Anne Hidalgo parle des "intérêts économiques qui ne veulent rien changer" mais que signifie cette tournure évasive ? Rien changer à quoi ? Les grosses multinationales, de Disney à Apple, sont à l’avant-garde du combat sociétal, écolo-LGBT, dont le Paris bobo se fait une fierté. Que veut-elle de plus ? Taper sur les intérêts économiques revient à mimer une vieille posture démagogique de la gauche. Mais le grand capital est dans la capitale et le maire, rappelons-le, dispose de la force publique, budgétaire et fiscale, pour imposer ses arbitrages.
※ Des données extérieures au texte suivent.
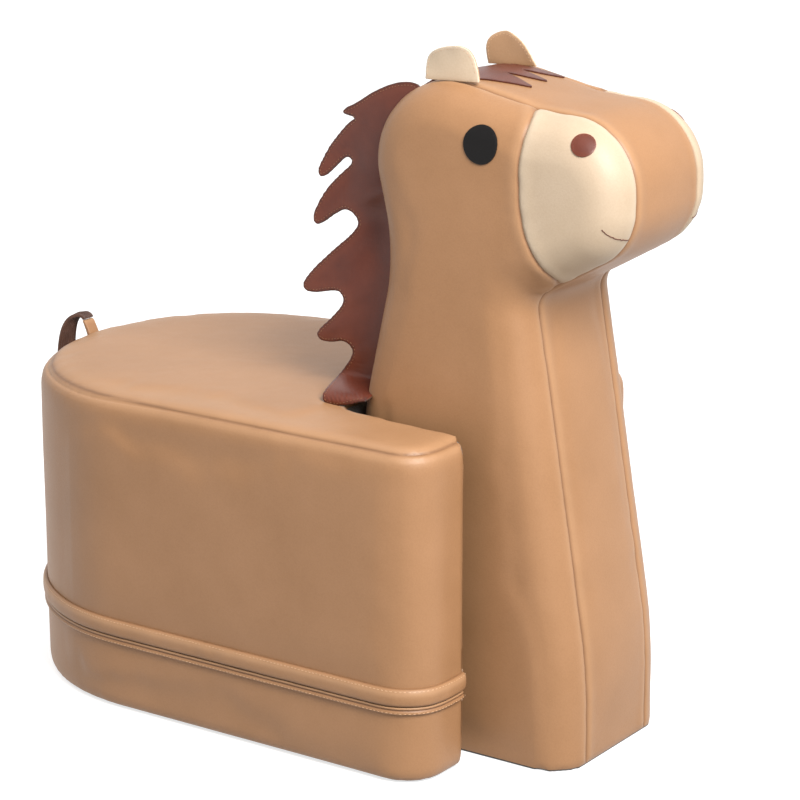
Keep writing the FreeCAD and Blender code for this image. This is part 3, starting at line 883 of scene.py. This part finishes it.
zipFlap = strip("zipFlap", flapLine, flapShape)
# painted shade at the flap's tucked lower edge and its top seam, painted highlight on its rounded top
marked(zipFlap, "creaseShade", lambda co: hump(co.z - 72.8 * mm, 1.2 * mm) + 0.6 * hump(co.z - 88.6 * mm, 0.7 * mm))
marked(zipFlap, "highlightMask", lambda co: hump(co.z - 84.5 * mm, 3 * mm))
dressed(zipFlap, "tan_leather", "seat", ["upper_zip_flap"])
zipHem = strip("zipHem", hemLine, hemShape)
# painted shade in the hem's groove and along its foot, painted highlight on its rounded top
marked(zipHem, "creaseShade", lambda co: hump(co.z - 69.0 * mm, 0.7 * mm) + 0.5 * hump(co.z - 64.4 * mm, 0.7 * mm))
marked(zipHem, "highlightMask", lambda co: hump(co.z - 71.2 * mm, 1 * mm))
dressed(zipHem, "tan_leather", "seat", ["lower_zip_hem"])
sewn("flapStitches", onStrip(flapLine, 3.5 * mm, 86.4 * mm, 3.8 * mm, 0.8), "seat", look="pale_thread", size=0.8)
sewn("hemStitches", onStrip(hemLine, 3.4 * mm, 66.4 * mm, 3.8 * mm, 0), "seat", look="pale_thread", size=0.8)
for nodeName, slotName in {
    "zip_tape_upper": "zip_cloth", "zip_tape_lower": "zip_cloth", "zip_teeth": "zip_nylon",
    "zip_end_stops": "zip_metal", "zip_slider": "zip_metal", "slot_loop_tapes": "grey_lining",
    "neck_hook_tapes": "grey_lining",
}.items():
    node = frame["nodes"][nodeName]
    node.data.materials.clear()
    node.data.materials.append(materials[slotName])
print("zip closure made")


# neck and head block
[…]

Comment peut-on s'en prendre aux "intérêts économiques" quand on plombe sa ville par un endettement monstrueux ?
L’impéritie des pouvoirs publics
L'élue socialiste a rappelé "l'importance de l'accueil des réfugiés et comment le Pape a permis aux églises parisiennes de transmettre un message d'ouverture et de refus du repli sur soi". Certes mais la situation est beaucoup plus complexe qu’Anne Hidalgo ne le dit. Le défi des migrations met le monde occidental face à des responsabilités immenses : Emmanuel Macron dit "son inquiétude s'agissant de la situation sociale et sécuritaire à Mayotte", lors d'un entretien samedi à l’Élysée avec le président des Comores Azali Assoumani. Les deux chefs d'État sont "convenus de poursuivre la coopération en matière de lutte contre l'immigration illégale, à la fois en matière de reconduite et de prévention des départs". Parallèlement, outre-Manche, le ministre de l'Intérieur Suella Braverman, en voyage à Kigali, défend le projet d'expulser vers le Rwanda des demandeurs d'asile arrivés illégalement au Royaume-Uni. Et elle assure que son pays est "humanitaire" et "compatissant"…
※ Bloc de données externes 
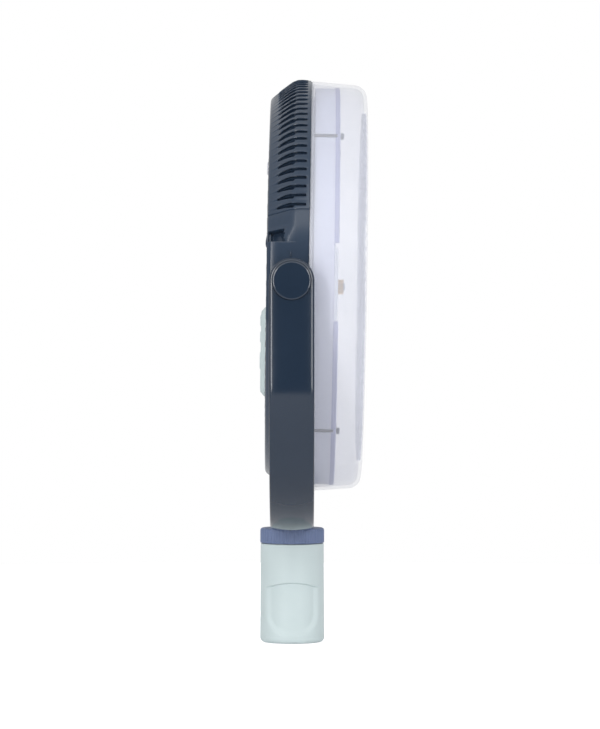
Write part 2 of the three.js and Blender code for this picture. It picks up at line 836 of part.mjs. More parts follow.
function addGuardAndDuct() {
  const start = head.seam + seatGap;
  const narrowing = Math.tan(THREE.MathUtils.degToRad(guard.draft));
  const outerStart = head.radius - guard.step;
  const outerEnd = outerStart - (head.front - start) * narrowing;
  const inset = guard.wall;
  const shell = turned(
    [
      [outerStart, start],
      [outerEnd, head.front, guard.corner],
      [frontOpening - 1, head.front],
      [frontOpening - 1, head.front - guard.depth],
      [outerEnd - inset, head.front - guard.depth, guard.corner - inset],
      [outerStart - inset, start],
    ],
    "x",
    fine,
    2,
  );
  const middle = (guard.hub + frontOpening) / 2;
  const face = grille(
    {
      radius: frontOpening,
      rings: [[guard.hub, middle - 1.5], [middle + 1.5, frontOpening - 2]],
      bars: guard.bars,
      barWidth: guard.barWidth,
    },
    head.front - guard.depth,
    head.front,
  );
  const lipOuter = head.radius - head.wall - seatGap;
  const lipInner = outerStart - inset - 2 * seatGap - guard.lip;
  const cheekInside = cheekFace - head.wall - seatGap;
  const lip = ring(lipInner, lipOuter, head.seam - guard.lipDepth, start + 1, "x", fine).intersect(
    box([-beyond, -cheekInside, -beyond], [beyond, cheekInside, beyond]),
  );
  const lipRing = ring(lipInner, outerStart - 0.5, start, start + 1, "x", fine);
  piece("front_guard", join(shell, face, lipRing, lip), frosted, headGroup);

  const inner = ductTip + duct.wall;
  const ducting = turned(
    [
      [ductTip, duct.rear],
      [lipInner - seatGap, duct.rear],
      [lipInner - seatGap, duct.rear + duct.rearWall],
      [inner, duct.rear + duct.rearWall],
      [inner, duct.lip - duct.lipWall],
      [ductOuter - duct.wall, duct.lip - duct.lipWall],
      [ductOuter - duct.wall, start + guard.lip],
      [ductOuter, start + guard.lip],
      [ductOuter, duct.lip],
      [ductTip, duct.lip],
    ],
    "x",
    fine,
  );
  const notches = [1, -1].map((sign) =>
    box(
      [duct.lip - duct.notchDepth, Math.min(sign * inner, sign * beyond), -duct.notch],
      [duct.lip + 1, Math.max(sign * inner, sign * beyond), duct.notch],
    ),
  );
  const flats = box([-beyond, -cheekInside, -beyond], [start + 1, cheekInside, beyond]);
  const rest = box([start + 1, -beyond, -beyond], [beyond, beyond, beyond]);
  const holes = screwPlaces().map(([y, z]) =>
    ring(0, screw.rod + seatGap, duct.rear - 1, duct.lip + 1, "x", 12).translate([0, y, z]),
  );
  const whole = join(ducting.intersect(flats), ducting.intersect(rest));
  piece("duct_ring", cut(whole, ...notches, ...holes), lavender, headGroup);

  screwPlaces().forEach(([y, z], i) => {
    const seat = duct.lip + seatGap;
    const shape = turned(
      [
        [0, screw.end],
        [screw.rod - seatGap, screw.end],
        [screw.rod - seatGap, duct.rear - seatGap],
        [screw.rod, duct.rear - seatGap],
        [screw.rod, seat],
        [screw.head, seat],
        [screw.head, seat + screw.headHeight, 0.8],
        [0, seat + screw.headHeight],
      ],
      "x",
      12,
    );
    piece(`guard_screw_${i + 1}`, shape.translate([0, y, z]), darkSteel, headGroup);
  });
}

// The rear grille with its control panel, the board behind it, the pod over it and the keys.
function addRear() {
  const low = head.rear;
  const high = rearInside;
  const outer = rearOpening - seatGap;
  const middle = (rearGrille.hub + grilleRim) / 2;
  const bars = grille(
    {
      radius: grilleRim + 1,
      rings: [[rearGrille.hub, middle - 1.5], [middle + 1.5, grilleRim]],
      bars: rearGrille.bars,
      barWidth: rearGrille.barWidth,
    },
    low,
    high,
  );
  const flangeLow = high + seatGap;
  const rim = turned(
    [
      [grilleRim, low],
      [outer, low],
      [outer, flangeLow],
      [outer + rearGrille.flange, flangeLow],
      [outer + rearGrille.flange, flangeLow + rearGrille.flangeHeight],
      [grilleRim, flangeLow + rearGrille.flangeHeight],
    ],
    "x",
    fine,
  );
  const panelHalf = rearGrille.panelWidth / 2;
  const panelBottom = rearGrille.panelInset - grilleRim;
  const panel = box([low, -panelHalf, panelBottom], [high, panelHalf, -rearGrille.panelInset]);
  const timerPad = ring(0, timer.pad, low, high, "x").translate([0, 0, timerHeight]);
  const boardLow = high + board.standoff;
  const boardMiddle = podCentre;
  const [insetY, insetZ] = board.postInset;
  const standoffs = [-1, 1].flatMap((sideY) =>
    [-1, 1].map((sideZ) =>
      ring(0, board.postRadius, high - 1, boardLow - seatGap, "x", 12).translate([
        0,
        sideY * (board.width / 2 - insetY),
        boardMiddle + sideZ * (board.height / 2 - insetZ),
      ]),
    ),
  );
  const plungers = Object.values(keys).map(({ up }) =>
    ring(0, key.plunger + runGap, low - 1, high + 1, "x").translate([0, 0, podCentre + up]),
  );
  const timerHole = ring(0, timer.radius + runGap, low - 1, high + 1, "x").translate([0, 0, timerHeight]);
  piece(
    "rear_grille",
    cut(join(bars, rim, panel, timerPad, ...standoffs), ...plungers, timerHole),
    slate,
    headGroup,
  );

  const switchHalf = key.switchWidth / 2;
  const keySwitch = box(
    [boardLow - key.switchHeight, -switchHalf, -switchHalf],
    [boardLow + board.thickness, switchHalf, switchHalf],
  );
  const switches = Object.values(keys).map(({ up }) => keySwitch.translate([0, 0, podCentre + up]));
  piece(
    "control_board",
    join(
      box(
        [boardLow, -board.width / 2, boardMiddle - board.height / 2],
        [boardLow + board.thickness, board.width / 2, boardMiddle + board.height / 2],
      ),
      ...switches,
    ),
    boardGreen,
    headGroup,
  );

  const podBack = low - pod.proud;
  const podSeat = low - seatGap;
  const podShape = (width, height, x0, x1, slope) => {
    const outline = softened([
      [x1, -height / 2],
      [x0, slope - height / 2, 1],
      [x0, height / 2 - slope, 1],
      [x1, height / 2],
    ]);
    return upright(outline, -width / 2, width / 2).translate([0, 0, podCentre]);
  };
  const keyHoles = Object.values(keys).map(({ up, radius }) =>
    ring(0, radius + runGap, podBack - 1, podSeat, "x").translate([0, 0, podCentre + up]),
  );
  piece(
    "control_pod",
    cut(
      podShape(pod.width, pod.height, podBack, podSeat, pod.slope),
      podShape(
        pod.width - 2 * pod.wall,
        pod.height - 2 * pod.slope - 1,
        podBack + pod.wall,
        podSeat + 1,
        0.5,
      ),
      ...keyHoles,
    ),
    sage,
    headGroup,
  );
  for (const [name, { up, radius }] of Object.entries(keys)) {
    const flangeBack = podBack + pod.wall + seatGap;
    const tip = boardLow - key.switchHeight - seatGap - key.travel;
    const shape = turned(
      [
        [0, podBack - key.proud],
        [radius, podBack - key.proud, 0.5],
        [radius, flangeBack],
        [radius + key.flange, flangeBack],
        [radius + key.flange, flangeBack + key.flangeHeight],
        [key.plunger, flangeBack + key.flangeHeight],
        [key.plunger, tip],
        [0, tip],
      ],
      "x",
      16,
      1,
    );
    piece(`${name}_key`, shape.translate([0, 0, podCentre + up]), sage, headGroup);
  }

  const timerFlange = high + seatGap;
  const button = turned(
    [
      [0, low - timer.proud],
      [timer.radius, low - timer.proud, 0.6],
      [timer.radius, timerFlange],
      [timer.radius + key.flange, timerFlange],
      [timer.radius + key.flange, timerFlange + timer.flangeHeight],
      [0, timerFlange + timer.flangeHeight],
    ],
    "x",
  );
  piece("timer_button", button.translate([0, 0, timerHeight]), keyGrey, headGroup);
  const switchLow = timerFlange + timer.flangeHeight + seatGap + key.travel;
  const timerHalf = timer.switchWidth / 2;
  const timerSwitch = box(
    [switchLow, -timerHalf, timerHeight - timerHalf],
    [switchLow + timer.switchDepth, timerHalf, timerHeight + timerHalf],
  );
  piece("timer_switch", timerSwitch, rubber, headGroup);
}

// The motor on the rear hub, and the impeller that turns on it.
function addMotor() {
  const baseLow = rearInside + seatGap;
  const baseHigh = baseLow + motor.baseThickness;
  const bellInner = motor.bell - motor.bellWall;
  const magnetOuter = bellInner - seatGap;
  const magnetInner = magnetOuter - motor.magnet;
  const stator = magnetInner - motor.magnetGap;
  const sleeve = motor.shaft + seatGap;
  piece(
    "motor_base",
    turned(
      [
        [motor.tubeBore, baseLow],
        [motor.base, baseLow],
        [motor.base, baseHigh],
        [motor.tube, baseHigh],
        [motor.tube, motor.tubeEnd],
        [motor.tubeBore, motor.tubeEnd],
      ],
      "x",
    ),
    darkSteel,
    headGroup,
  );
  const outline = new THREE.Shape();
  const step = (2 * Math.PI) / motor.poles;
  const neck = stator - motor.poleNeck;
  const shoe = neck + motor.poleShoe;
  for (let i = 0; i < motor.poles; i++) {
    const half = [[motor.core, 0.3], [neck, 0.12], [shoe, 0.38], [stator, 0.4]];
    const corners = [...half.map(([radius, part]) => [radius, -part]), ...half.reverse()];
    corners.forEach(([radius, part], k) => {
      const angle = (i + part) * step;
      outline[i + k ? "lineTo" : "moveTo"](radius * Math.cos(angle), radius * Math.sin(angle));
    });
  }
  outline.holes.push(new THREE.Path().absarc(0, 0, motor.tube + seatGap, 0, 2 * Math.PI));
  piece("stator", facing(outline, motor.stackRear, motor.stackFront), copper, headGroup);
  const bearing = (low) => ring(sleeve, motor.tubeBore - seatGap, low, low + motor.bearing, "x");
  const bearingRear = motor.shaftRear + motor.bearingInset;
  piece("bearing_rear", bearing(bearingRear), steel, headGroup);
  piece("bearing_front", bearing(motor.tubeEnd - motor.bearingInset - motor.bearing), steel, headGroup);

  const { hubFront } = fan;
  const shaft = ring(0, motor.shaft, motor.shaftRear, hubFront + motor.shaftReach, "x", 24);
  piece("motor_shaft", shaft, steel, headGroup);
  const bellFront = motor.tubeEnd + 2.5;
  piece(
    "magnet_bell",
    turned(
      [
        [bellInner, motor.bellRear],
        [motor.bell, motor.bellRear],
        [motor.bell, bellFront, 1],
        [sleeve, bellFront],
        [sleeve, motor.tubeEnd + 0.8],
        [bellInner, motor.tubeEnd + 0.8],
      ],
      "x",
    ),
    darkSteel,
    headGroup,
  );
  const magnets = ring(magnetInner, magnetOuter, motor.stackRear, motor.stackFront, "x");
  piece("magnet_ring", magnets, rubber, headGroup);

  const hubInner = fanHub - fan.wall;
  const hub = turned(
    [
      [hubInner, fan.hubRear],
      [fanHub, fan.hubRear],
      [fanHub, hubFront, 5],
      [sleeve, hubFront],
      [sleeve, bellFront + seatGap],
      [sleeve + fan.sleeveWall, bellFront + seatGap],
      [sleeve + fan.sleeveWall, hubFront - fan.wall],
      [hubInner, hubFront - fan.wall, 3],
    ],
    "x",
    coarse,
  );
  const blades = Array.from({ length: fan.blades }, (_, i) => blade((i * 2 * Math.PI) / fan.blades));
  piece("impeller", join(hub, ...blades), frosted, headGroup);
  piece(
    "impeller_nut",
    cut(
      ring(0, 2 * motor.shaft, hubFront + seatGap, hubFront + fan.nutHeight, "x", 6),
      ring(0, sleeve, hubFront - 1, hubFront + fan.nutHeight + 1, "x"),
    ),
    brass,
    headGroup,
  );
}

// One blade, twisted from its root to its tip, as a closed grid of points.
function blade(turn) {
  const radial = 4;
  const across = 3;
  const rings = [];
  for (let i = 0; i <= radial; i++) {
    const part = i / radial;
    const radius = THREE.MathUtils.lerp(fanHub - fan.wall / 2, fanRadius, part);
    const chord = fan.chord * (0.72 + 0.5 * part - 0.2 * part ** 2);
    const pitch = THREE.MathUtils.degToRad(fan.pitch - fan.twist * part);
    const loop = [];
    for (const face of [1, -1]) {
      for (let j = 0; j <= across; j++) {
        const u = face > 0 ? j / across : 1 - j / across;
        const camber = fan.camber * Math.sin(Math.PI * u);
        const thick = face * (fan.thickness / 2) * (0.35 + 0.65 * Math.sin(Math.PI * Math.min(1, u + 0.2)));
        const run = (u - 0.5) * chord;
        const rise = camber + thick;
        const arc = run * Math.cos(pitch) + rise * Math.sin(pitch) + fan.sweep * part;
        const x = fan.middle + run * Math.sin(pitch) - rise * Math.cos(pitch);
        const angle = turn + arc / radius;
        loop.push([x, radius * Math.cos(angle), radius * Math.sin(angle)]);
      }
    }
    rings.push(loop);
  }
  const count = rings[0].length;
  const faces = [];
  for (let i = 0; i < radial; i++) {
    for (let j = 0; j < count; j++) {
      const a = i * count + j;
      const b = i * count + ((j + 1) % count);
      faces.push(a, b, b + count, a, b + count, a + count);
    }
  }
  const last = radial * count;
  for (let j = 0; j + 1 < count / 2; j++) {
    const [a, b, c, d] = [j, j + 1, count - 2 - j, count - 1 - j];
    faces.push(a, c, b, a, d, c, last + a, last + b, last + c, last + a, last + c, last + d);
  }
  const geometry = new THREE.BufferGeometry();
  geometry.setAttribute("position", new THREE.Float32BufferAttribute(rings.flat(2), 3));
  geometry.setIndex(faces);
  return solid(geometry);
}

addGrip();
addCollar();
addSwivel();
addYoke();
addHousing();
addGuardAndDuct();
addRear();
addMotor();

export default object;
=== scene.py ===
import json
import math
import bmesh
import bpy
from mathutils import Matrix, Vector


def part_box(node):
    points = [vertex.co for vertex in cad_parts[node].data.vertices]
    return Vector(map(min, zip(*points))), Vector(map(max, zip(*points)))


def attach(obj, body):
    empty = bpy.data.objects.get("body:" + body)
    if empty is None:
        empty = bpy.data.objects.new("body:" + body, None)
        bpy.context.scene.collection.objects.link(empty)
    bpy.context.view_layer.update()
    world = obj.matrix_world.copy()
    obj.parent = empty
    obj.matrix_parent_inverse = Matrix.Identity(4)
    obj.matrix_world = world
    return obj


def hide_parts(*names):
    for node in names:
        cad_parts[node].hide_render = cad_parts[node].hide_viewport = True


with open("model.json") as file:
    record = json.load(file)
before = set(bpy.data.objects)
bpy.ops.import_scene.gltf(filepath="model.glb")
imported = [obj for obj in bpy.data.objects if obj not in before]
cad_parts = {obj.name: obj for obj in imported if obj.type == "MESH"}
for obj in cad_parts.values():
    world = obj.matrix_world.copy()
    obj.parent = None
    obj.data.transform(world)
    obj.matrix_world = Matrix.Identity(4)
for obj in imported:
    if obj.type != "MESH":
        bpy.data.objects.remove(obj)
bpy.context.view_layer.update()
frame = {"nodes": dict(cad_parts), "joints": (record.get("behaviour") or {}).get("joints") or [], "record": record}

mm = 0.001
joints = {joint["name"]: joint for joint in frame["joints"]}

# The head's own frame: its middle on the tilt axis, X out of the front, nose a little down.
pivotPlace = Vector(joints["head_tilt"]["pos_m"])
spinAxis = Vector(joints["fan_spin"]["axis"]).normalized()
headPlace = Matrix.Translation(pivotPlace) @ Matrix.Rotation(math.atan2(-spinAxis.z, spinAxis.x), 4, "Y")
upright = Matrix.Identity(4)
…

Bref, on ne peut pas juste débiter un discours sur l’ouverture et l’accueil et laisser les migrants peupler des bidonvilles et autre colline du crack. Les paroisses parisiennes font ce qu’elles peuvent pour pallier l’impéritie des pouvoirs publics. Elles prennent leur part à la misère du monde et cela se comprend. Mais si le pape a un cœur gros comme ça, sa soutane n'est pas un sarouel et sa calotte ne cache pas des dreadlocks.